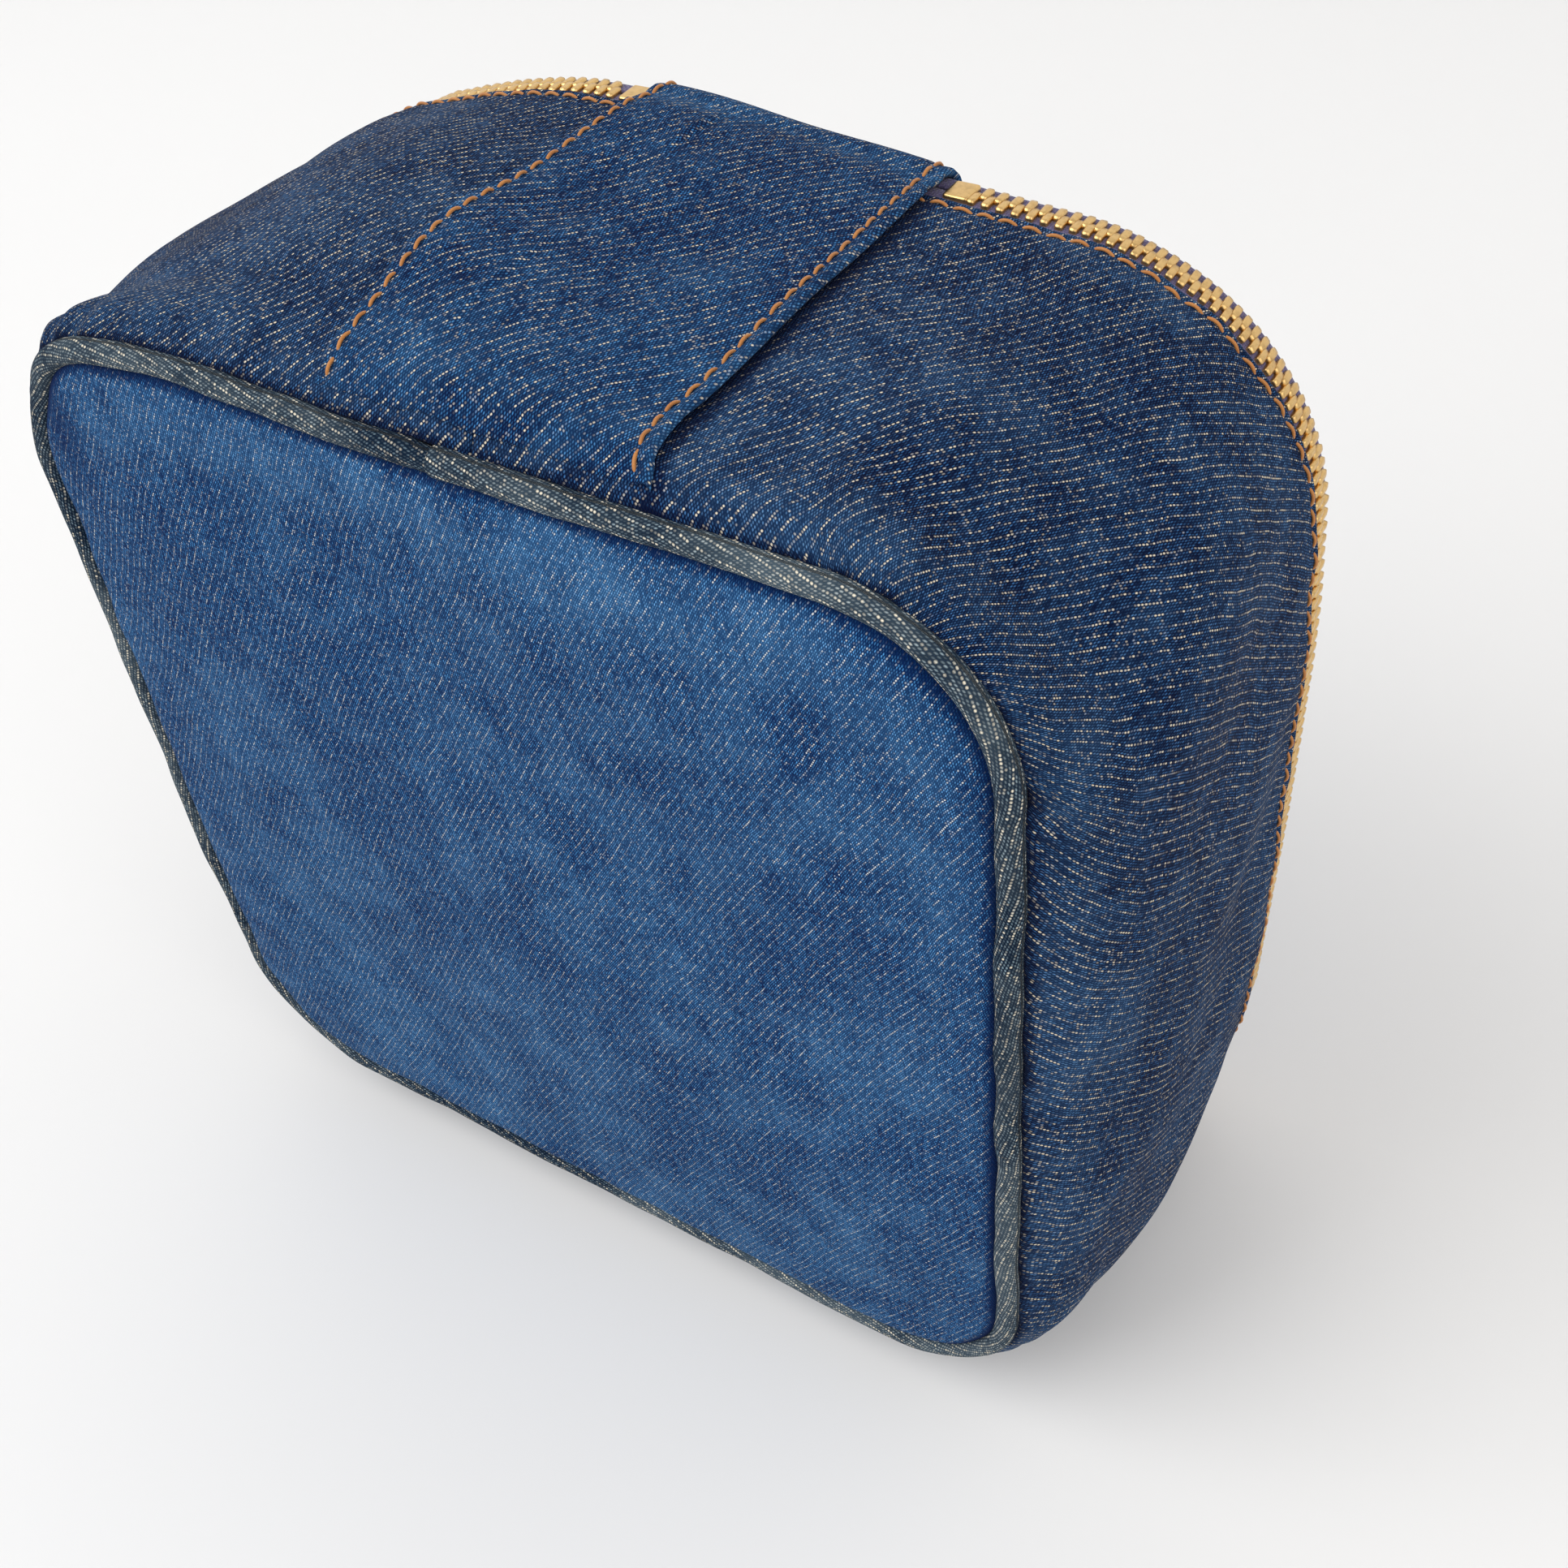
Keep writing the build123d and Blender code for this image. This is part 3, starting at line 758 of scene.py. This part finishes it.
# ---------------------------------------------------------------- Geometry Nodes for what repeats
class Repeats:
    """Places small meshes on the points of a guide mesh, turned by its attributes."""

    def __init__(self, name, *inputs):
        self.tree = bpy.data.node_groups.new(name, "GeometryNodeTree")
        face = self.tree.interface
        face.new_socket("Geometry", in_out="INPUT", socket_type="NodeSocketGeometry")
        self.ids = {}
        for label, value in inputs:
            socket = face.new_socket(label, in_out="INPUT", socket_type="NodeSocketFloat")
            socket.default_value = value
            self.ids[label] = socket.identifier
        face.new_socket("Geometry", in_out="OUTPUT", socket_type="NodeSocketGeometry")
        self.start = self.tree.nodes.new("NodeGroupInput")
        self.end = self.tree.nodes.new("NodeGroupOutput")

    def new(self, kind, links=(), **settings):
        node = self.tree.nodes.new(kind)
        for key, value in settings.items():
            setattr(node, key, value)
        for socket, value in dict(links).items():
            if isinstance(value, bpy.types.NodeSocket):
                self.tree.links.new(value, node.inputs[socket])
            else:
                node.inputs[socket].default_value = value
        return node

    def named(self, name):
        node = self.new("GeometryNodeInputNamedAttribute", {"Name": name}, data_type="FLOAT_VECTOR")
        return node.outputs["Attribute"]

    def spread(self, part, material, seed, sway):
        """One copy of part on each point, turned by the guide's "turn" and scaled by its "grow"."""
        rock = self.new("FunctionNodeRandomValue", {"Min": (-sway,) * 3, "Max": (sway,) * 3, "Seed": seed},
                        data_type="FLOAT_VECTOR").outputs["Value"]
        total = self.new("ShaderNodeVectorMath", {0: self.named("turn"), 1: rock}, operation="ADD").outputs[0]
        places = {"Points": self.start.outputs["Geometry"], "Instance": part, "Rotation": total,
                  "Scale": self.named("grow")}
        placed = self.new("GeometryNodeInstanceOnPoints", places)
        real = self.new("GeometryNodeRealizeInstances", {"Geometry": placed.outputs["Instances"]})
        painted = self.new("GeometryNodeSetMaterial", {"Geometry": real.outputs[0], "Material": material})
        self.tree.links.new(painted.outputs[0], self.end.inputs[0])

    def build(self, name, points, turns, grows, body, slot=None, stands_for=(), **values):
        guide = bpy.data.meshes.new(name + "_guide")
        guide.from_pydata([tuple(p) for p in np.asarray(points) + HOME], [], [])
        for label, data in (("turn", turns), ("grow", grows)):
            guide.attributes.new(label, "FLOAT_VECTOR", "POINT").data.foreach_set("vector", np.ravel(data))
        obj = link(name + "_guide", guide)
        modifier = obj.modifiers.new("repeat", "NODES")
        modifier.node_group = self.tree
        for label, value in values.items():
            modifier[self.ids[label.replace("_", " ")]] = value
        made = bpy.data.meshes.new_from_object(obj.evaluated_get(bpy.context.evaluated_depsgraph_get()))
        bpy.data.objects.remove(obj)
        piece = link(name, made)
        if body:
            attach(piece, body)
        if stands_for:
            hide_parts(*stands_for)
        return piece


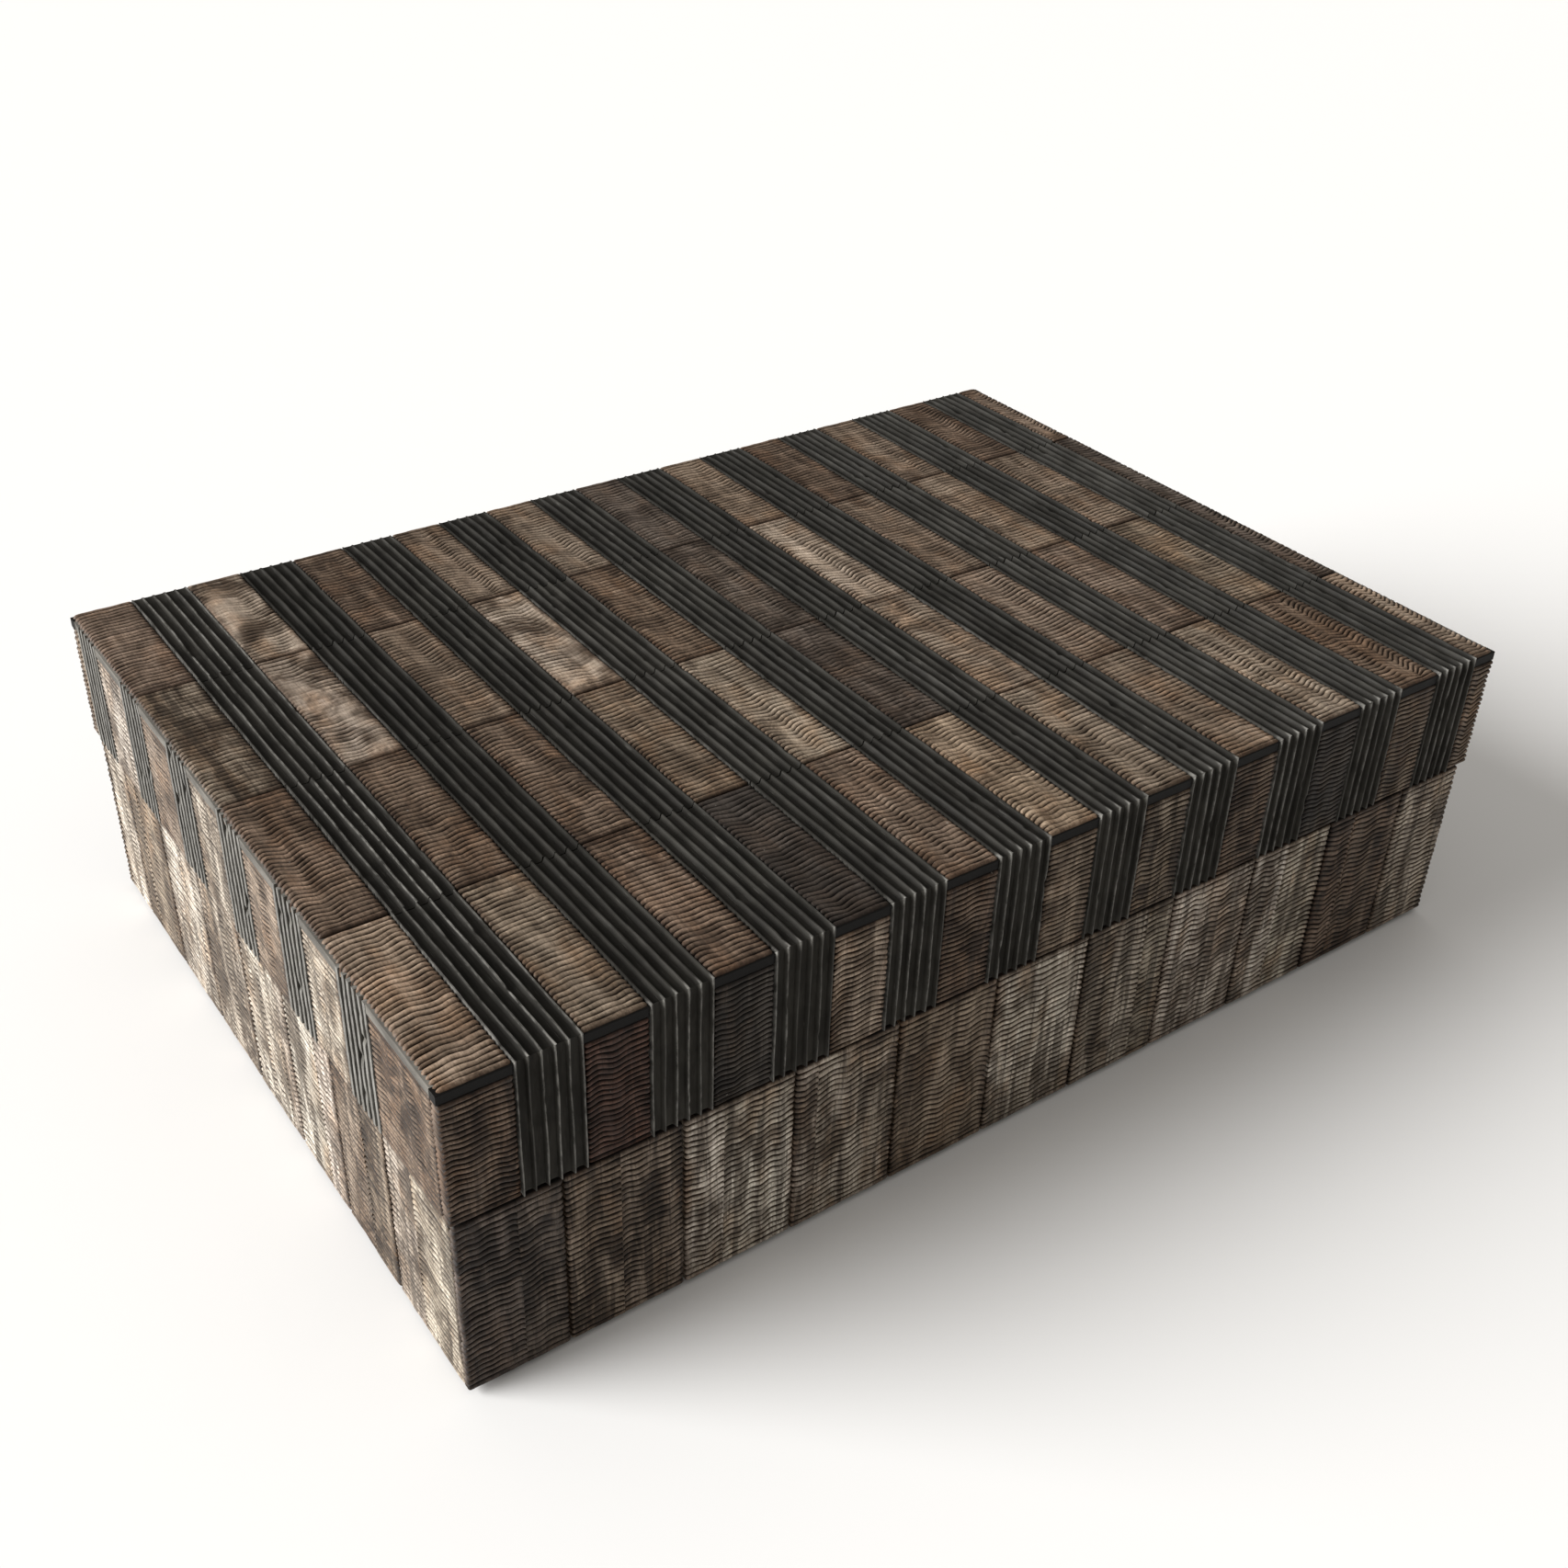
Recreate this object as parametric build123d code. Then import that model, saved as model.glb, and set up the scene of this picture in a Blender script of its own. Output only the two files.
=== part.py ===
from build123d import *
import os

# Horn and resin covered box with a hinged lid.  Millimetres, +Z up, front face towards -Y.
# The origin is the centre of the underside.

# Outside of the closed box, over the lid plates
LENGTH = 305.0
WIDTH = 213.0
HEIGHT = 86.5

# Horn and resin plates glued on the wood
LID_PLATE = 3.2
BASE_PLATE = 2.2
GLUE_GAP = 0.1
TILE_JOINT = 0.3

# Wooden carcass
WALL = 9.0
PANEL = 6.0
FELT = 1.0
FOOT_INSET = 6.0
BASE_TOP = 50.1
LID_BOTTOM = 50.9

# Carved ribs of the horn: distance from rib to rib and groove depth
TOP_RIB = 1.62
LID_SIDE_RIB = 1.38
BASE_RIB = 1.62
GROOVE_DEPTH = 0.6

# Resin bands: six sharp fins side by side
FINS = 6
FIN_DEPTH = 1.1
FIN_TIP = 0.4

# Bands across the lid, measured from the left edge, and along its ends, from the front edge
FIRST_BAND = 16.0
BAND_PITCH = 29.56
BAND_WIDTH = 14.6
BANDS = 10
END_FIRST_BAND = 31.0
END_BAND_PITCH = 32.5
END_BAND_WIDTH = 14.0
END_BANDS = 6
TOP_TILE_LENGTHS = (53.6, 55.0, 55.4, 49.0)

# Resin strip that closes the ends of the top plates
EDGE_STRIP = 1.0

# How far a cutting shape runs past what it cuts
CUT_SPARE = 1.0

# Horn tiles of the base, from the left edge on the long sides and from the front on the ends.  A row ends
# with one longer tile where less than this many tiles' length is left.
BASE_FIRST_TILE = 24.4
BASE_TILE = 28.4
END_FIRST_TILE = 34.0
END_TILE = 26.6
LAST_TILE_SHARE = 1.2

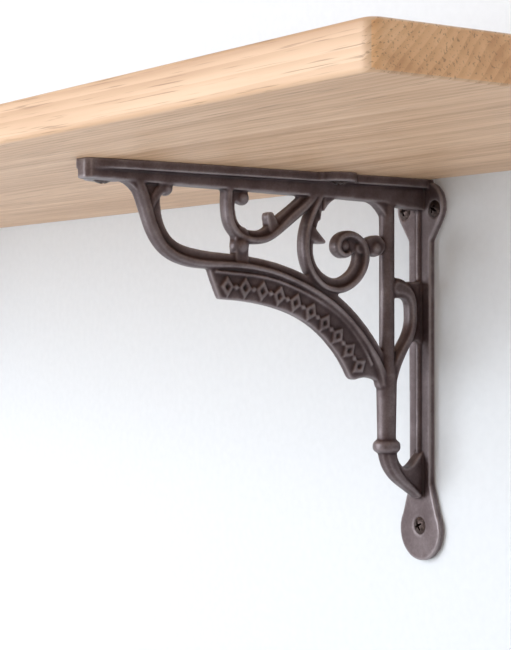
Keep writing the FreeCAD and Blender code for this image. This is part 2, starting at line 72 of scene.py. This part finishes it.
━━━━━━━━━━━━━━━━━━━━━━━━━━━━━━
= PROBLEM TO SOLVE =
Print, please, the lines above from the very first through the one that holds "small meshes on", both included, word for word and with nothing else.

= SOLUTION FOR THIS TASK =
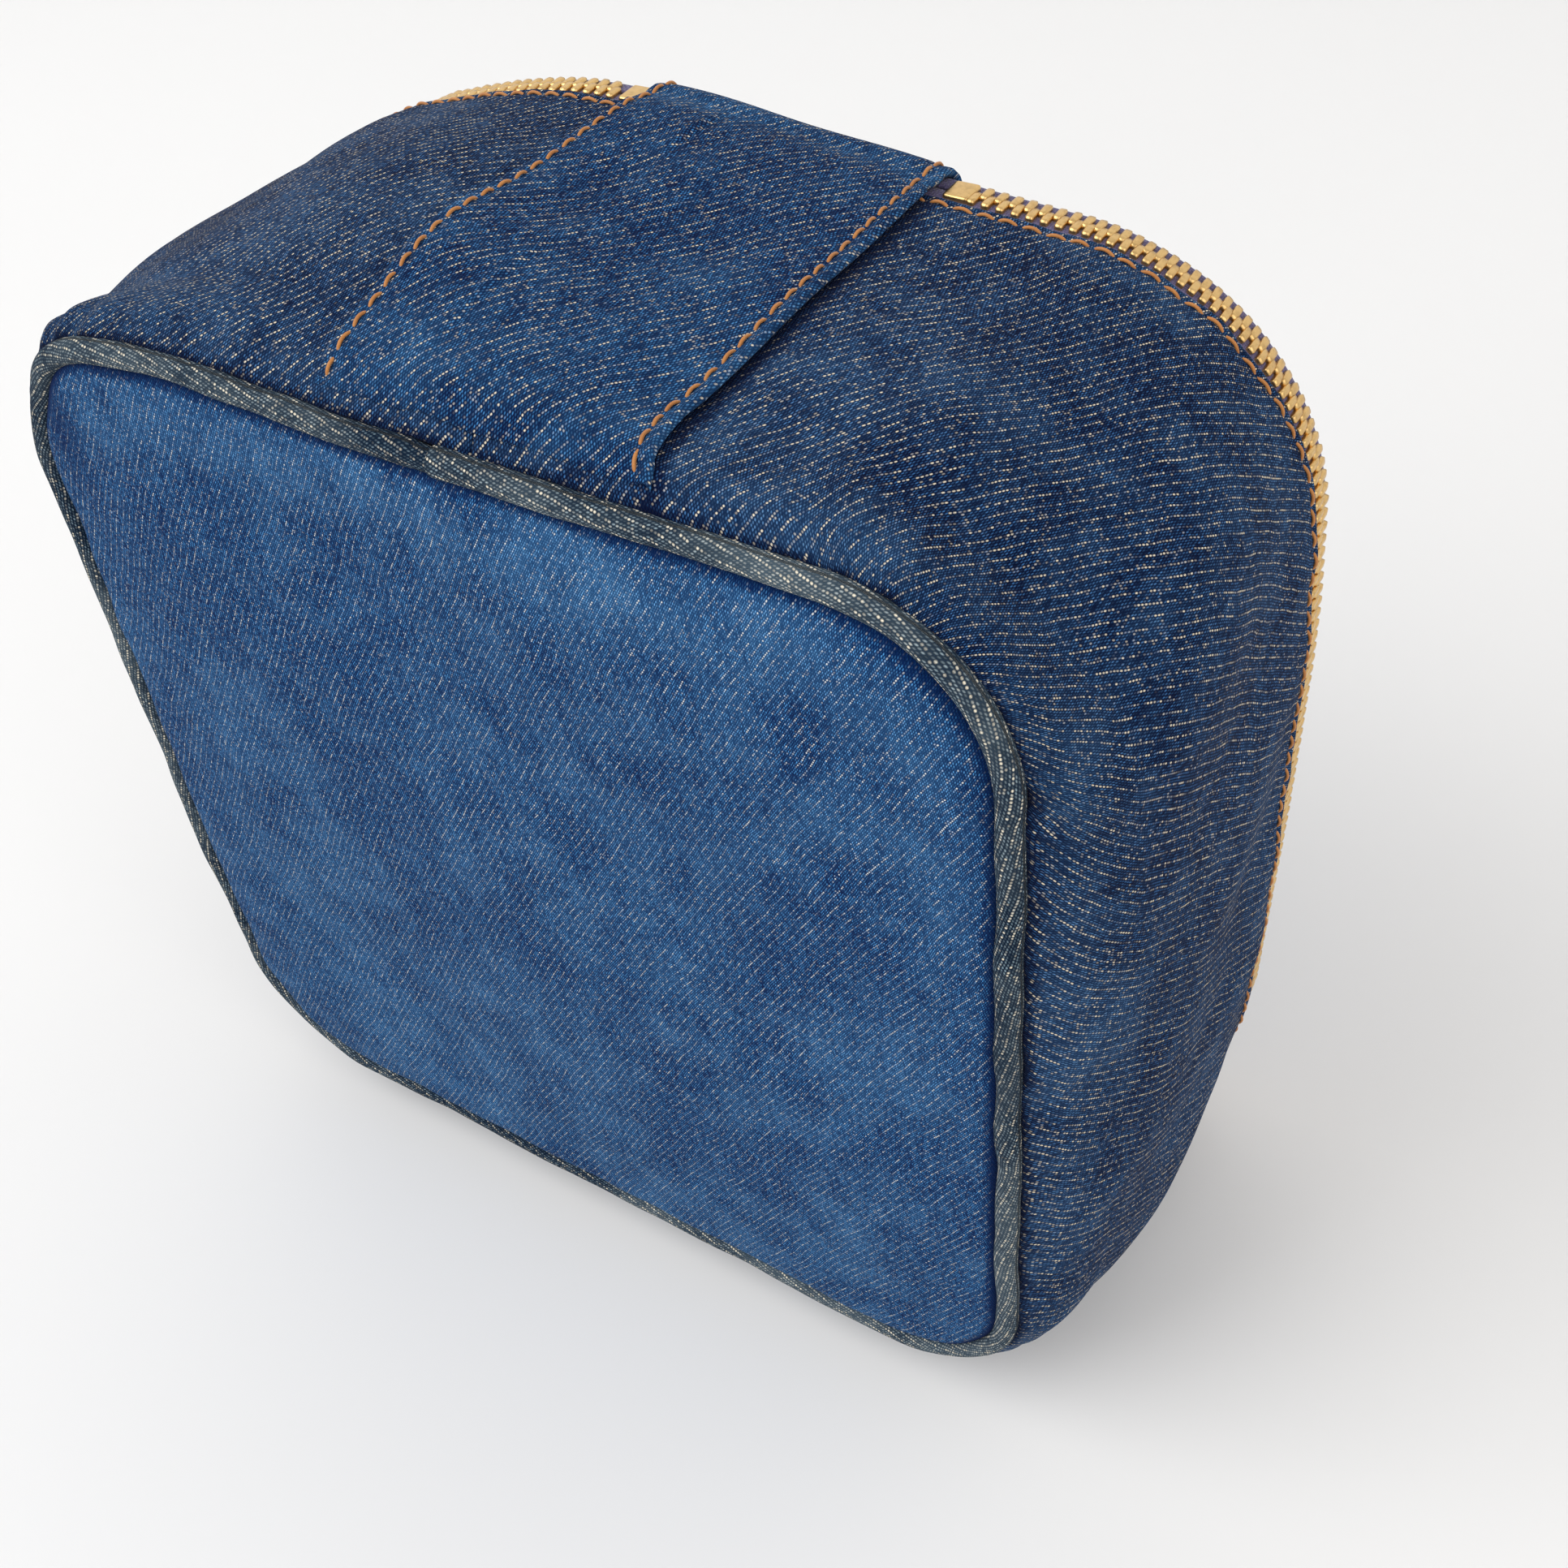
Keep writing the build123d and Blender code for this image. This is part 3, starting at line 758 of scene.py. This part finishes it.
# ---------------------------------------------------------------- Geometry Nodes for what repeats
class Repeats:
    """Places small meshes on the points of a guide mesh, turned by its attributes."""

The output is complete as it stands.